The photo has since gone viral, after it was picked up by the Love What Matters Facebook page. Commenters on both the original post and the Love What Matters post have mentioned how perfectly the photo fits this couple. He's reaching for her in the image, but not quite touching her.
Fugitt said in a comment that the distance between them in the picture was intentional.
"I wanted to show how they're in two places but still waiting together," she said.
And, unfortunately, their situation isn't rare.
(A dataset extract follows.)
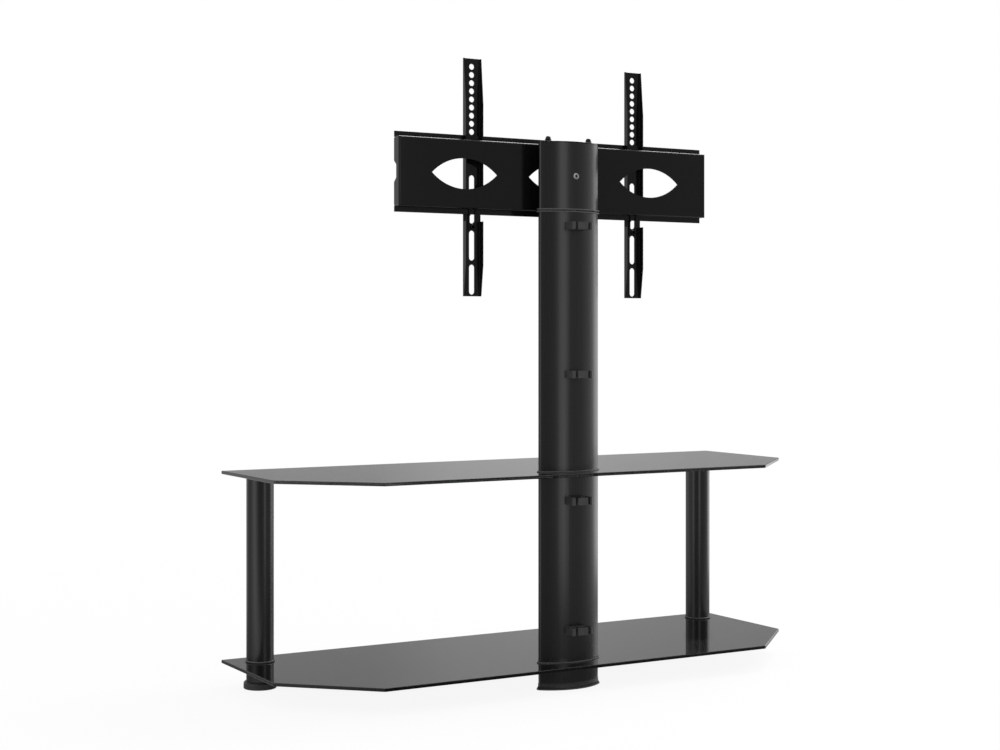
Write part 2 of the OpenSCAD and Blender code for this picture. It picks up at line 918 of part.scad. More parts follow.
module leg_tube(side) {
    color("dimgray") at_leg(side, lower_top + leg_ring_t)
        ring(leg_d / 2, leg_d / 2 - leg_wall, shelf_gap - leg_ring_t - disc_t);
}

module leg_left() {
    leg_tube(1);
}

module leg_right() {
    leg_tube(-1);
}

// Flat ring with a rounded rim that a leg stands on
module leg_ring(side) {
    r = leg_d / 2 + leg_ring_lip - leg_ring_t / 2;
    bore = stud_d / 2 + fit;
    color("black") at_leg(side, lower_top) rotate_extrude() {
        translate([bore, 0]) square([r - bore, leg_ring_t]);
        translate([r, leg_ring_t / 2]) intersection() {
            circle(leg_ring_t / 2);
            translate([0, -leg_ring_t]) square([leg_ring_t, 2 * leg_ring_t]);
        }
    }
}

module leg_ring_left() {
    leg_ring(1);
}

module leg_ring_right() {
    leg_ring(-1);
}

// Threaded plugs in both ends of a leg tube
module leg_plugs(side) {
    for (z = [lower_top + leg_ring_t, upper_z - disc_t - plug_len])
        color("silver") at_leg(side, z)
            ring(leg_d / 2 - leg_wall - plug_play, stud_d / 2 + fit, plug_len);
}

module leg_plugs_left() {
    leg_plugs(1);
}

module leg_plugs_right() {
    leg_plugs(-1);
}

// Studs that join neck, glass and leg, each clear of its foot's own stud
module leg_studs() {
    z = foot_stud_top + stud_gap;
    for (side = [-1, 1]) color("silver") at_leg(side, z)
        cylinder(r = stud_d / 2, h = lower_top + leg_ring_t + plug_len - z);
}

// Discs bonded under the upper shelf, each with a stud into a leg's top plug
module top_discs() {
    for (side = [-1, 1]) color("silver") at_leg(side, upper_z - disc_t) {
        cylinder(r = leg_d / 2 - disc_inset, h = disc_t);
        translate([0, 0, -plug_len]) cylinder(r = stud_d / 2, h = plug_len + disc_t);
    }
}

module neck_gaskets() {
    for (side = [-1, 1]) color("black") at_leg(side, lower_clear - gasket_t)
        ring(leg_d / 2, stud_d / 2 + fit, gasket_t);
}

module foot_neck(side) {
    color("dimgray") at_leg(side, foot_h)
        ring(leg_d / 2, leg_d / 2 - leg_wall, lower_clear - gasket_t - foot_h);
}

module foot_neck_left() {
    foot_neck(1);
}

module foot_neck_right() {
    foot_neck(-1);
}

module neck_plugs() {
    for (side = [-1, 1]) color("silver") at_leg(side, foot_h + neck_plug_gap)
        ring(leg_d / 2 - leg_wall - plug_play, stud_d / 2 + fit,
             lower_clear - gasket_t - foot_h - neck_plug_gap);
}

// Moulded foot with a rounded shoulder and a seat for its stud
module foot_pad(side) {
    r = foot_d / 2;
    color("black") at_leg(side, 0) difference() {
        rotate_extrude() {
            square([r, foot_h - foot_round]);
            square([r - foot_round, foot_h]);
            translate([r - foot_round, foot_h - foot_round]) intersection() {
                circle(foot_round);
                square(foot_round);
            }
        }
        translate([0, 0, foot_h - foot_stud_sink])
            cylinder(r = stud_d / 2 + fit, h = foot_stud_sink + cut);
    }
}

module foot_pad_left() {
    foot_pad(1);
}

module foot_pad_right() {
    foot_pad(-1);
}

module foot_stud(side) {
    color("silver") at_leg(side, foot_h - foot_stud_sink)
        cylinder(r = stud_d / 2, h = foot_stud_len);
}

module foot_stud_left() {
    foot_stud(1);
}

module foot_stud_right() {
    foot_stud(-1);
}

// Round-cornered rectangle from corner a to corner b
module soft_box(a, b, r) {
    for (x = [a[0] + r, b[0] - r], y = [a[1] + r, b[1] - r]) translate([x, y]) circle(r);
    translate([a[0] + r, a[1]]) square([b[0] - a[0] - 2 * r, b[1] - a[1]]);
    translate([a[0], a[1] + r]) square([b[0] - a[0], b[1] - a[1] - 2 * r]);
}

// Cable clip on the back of the column: two hooks and a tongue between them
module cable_clip(z) {
    half = clip_w / 2;
    inside = clip_screw_y;
    out = column_d / 2 + clip_space + clip_wall;
    color("black") difference() {
        on_column(z - clip_h / 2) linear_extrude(height = clip_h) difference() {
            union() {
                difference() {
                    soft_box([-half, 0], [half, out], clip_wall);
                    soft_box([clip_wall - half, inside], [half - clip_wall, out - clip_wall],
                             clip_wall / 2);
                }
                translate([-clip_wall, 0]) square([2 * clip_wall, out - clip_wall / 2]);
            }
            for (m = [0, 1]) mirror([m, 0]) translate([clip_w * clip_tongue_share, inside + clip_wall])
                square([clip_w * clip_mouth_share, out]);
            column_outline(core_play / 2);
        }
        at_clip_screws(z) {
            along_y(clip_screw_d / 2 + fit, inside - clip_screw_len, inside + cut);
            along_y(clip_screw_head_r + fit, inside - clip_screw_head_h, inside + cut);
        }
    }
}

module clip_top() {
    cable_clip(clip_zs[0]);
}

module clip_upper() {
    cable_clip(clip_zs[1]);
}

module clip_lower() {
    cable_clip(clip_zs[2]);
}

module clip_bottom() {
    cable_clip(clip_zs[3]);
}

module clip_screws() {
    for (z = clip_zs) color("gray") at_clip_screws(z) {
        along_y(clip_screw_d / 2, clip_screw_y - clip_screw_len, clip_screw_y);
        along_y(clip_screw_head_r, clip_screw_y - clip_screw_head_h, clip_screw_y);
    }
}

lower_shelf();
upper_shelf();
base_casting();
column_foot();
column_lower();
column_upper();
foot_gasket();
lower_ring();
mid_gasket();
upper_ring();
tie_rods();
tie_nuts();
tie_washers();
swivel_base();
stop_pin();
pivot_bolt();
friction_washer();
pivot_washer();
pivot_spring();
pivot_nut();
leg_left();
leg_right();
leg_ring_left();
leg_ring_right();
leg_plugs_left();
leg_plugs_right();
leg_studs();
top_discs();
neck_gaskets();
foot_neck_left();
foot_neck_right();
neck_plugs();
foot_pad_left();
foot_pad_right();
foot_stud_left();
foot_stud_right();
clip_top();
clip_upper();
clip_lower();
clip_bottom();
clip_screws();
swivel_plate();
column_head();
head_cap();
head_studs();
cap_nuts();
head_core();
back_bolt();
saddle_blocks();
wall_plate();
plate_bolts();
plate_washers();
arm_left();
arm_right();
lock_fork_left();
lock_fork_right();
lock_screw_left();
lock_screw_right();
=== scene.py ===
# %% [markdown]
# # Dressing a television stand
# The real object is a floor stand: two tinted glass shelves, an extruded aluminium column, two round
# legs and a folded steel plate that turns on top and carries a screen. Its construction model is
# finished and is loaded here as a fixed frame. This lesson adds what that model leaves out: eased
# edges, fasteners with real heads, the finish of every surface, and a small photographic studio.
# %% Load the construction model
import json
import math

import bmesh
import bpy
from mathutils import Matrix, Vector

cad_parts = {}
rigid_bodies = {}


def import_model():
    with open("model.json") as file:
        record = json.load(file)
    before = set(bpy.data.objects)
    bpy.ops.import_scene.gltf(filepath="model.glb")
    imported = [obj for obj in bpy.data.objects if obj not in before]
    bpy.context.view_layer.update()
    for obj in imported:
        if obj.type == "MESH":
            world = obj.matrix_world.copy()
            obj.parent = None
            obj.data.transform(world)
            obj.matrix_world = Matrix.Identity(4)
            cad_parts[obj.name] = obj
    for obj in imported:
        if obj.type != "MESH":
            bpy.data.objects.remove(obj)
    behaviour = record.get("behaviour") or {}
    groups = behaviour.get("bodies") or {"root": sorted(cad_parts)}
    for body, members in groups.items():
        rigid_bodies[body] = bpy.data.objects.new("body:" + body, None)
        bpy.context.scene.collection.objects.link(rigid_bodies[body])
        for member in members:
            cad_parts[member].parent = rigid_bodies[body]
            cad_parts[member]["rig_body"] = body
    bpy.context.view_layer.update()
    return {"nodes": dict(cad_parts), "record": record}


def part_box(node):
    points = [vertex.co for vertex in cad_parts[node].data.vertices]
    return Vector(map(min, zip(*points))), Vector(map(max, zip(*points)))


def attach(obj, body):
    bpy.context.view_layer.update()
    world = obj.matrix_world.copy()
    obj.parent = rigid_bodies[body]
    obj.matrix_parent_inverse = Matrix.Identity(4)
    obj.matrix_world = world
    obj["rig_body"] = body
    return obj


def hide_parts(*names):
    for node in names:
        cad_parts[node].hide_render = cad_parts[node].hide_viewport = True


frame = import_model()

# %% [markdown]
# ## Units
# Blender works in metres, but a product is drawn in millimetres. One name for a millimetre lets every
# size below be written as a maker would say it.
# %% Millimetre
MM = 0.001

# %% [markdown]
# ## Camera
# The photograph was taken from behind the stand and a little to its left, with a level camera at the
# height of a seated person. A level camera keeps upright edges parallel. The picture is framed with
# lens shift instead of a tilt, as a product photographer does with a shift lens.
# %% Camera at the photograph's viewing angle
CAMERA_PLACE = (1.7180, 2.8488, 0.6486)
CAMERA_HEADING = math.radians(149.97)
LENS_MM = 63.187
SHIFT_UP = -0.0426

camera_data = bpy.data.cameras.new("product_camera")
camera_data.lens = LENS_MM
camera_data.shift_y = SHIFT_UP
camera = bpy.data.objects.new("product_camera", camera_data)
camera.location = CAMERA_PLACE
camera.rotation_euler = (math.radians(90), 0, CAMERA_HEADING)
bpy.context.scene.collection.objects.link(camera)
bpy.context.scene.camera = camera
bpy.context.scene.view_settings.view_transform = "Standard"
print(f"camera {math.hypot(*CAMERA_PLACE[:2]):.2f} m from the column")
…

Families with one or more partners in the military often go through long periods of separation — and sometimes that means one parent missing the entirety of another's pregnancy.
Many commenters on the Love What Matters post shared how they were in similar situations and may need to copy Fugitt's idea.
"Love this idea!! I am in the same exact situation as my husband is currently deployed and I am pregnant," one woman wrote. "He will be back just in time for the birth! ❤❤❤ thank you for your service!"
Nicole and Wesley's plan was that he would also be home in time for the birth of Pyper — the name they chose for their daughter — but they were worried that wouldn't happen when Nicole was having some complications with her pregnancy, and was told she'd have to deliver early.
"We talked about having him on video chat, recording the birth on an extra camera, and things started to seem like it would be a little easier, with him not being there, that way," Fugitt wrote in her blog about their plans for birth photos.
But Wesley was able to make it home in time. Baby Pyper was born on April 13.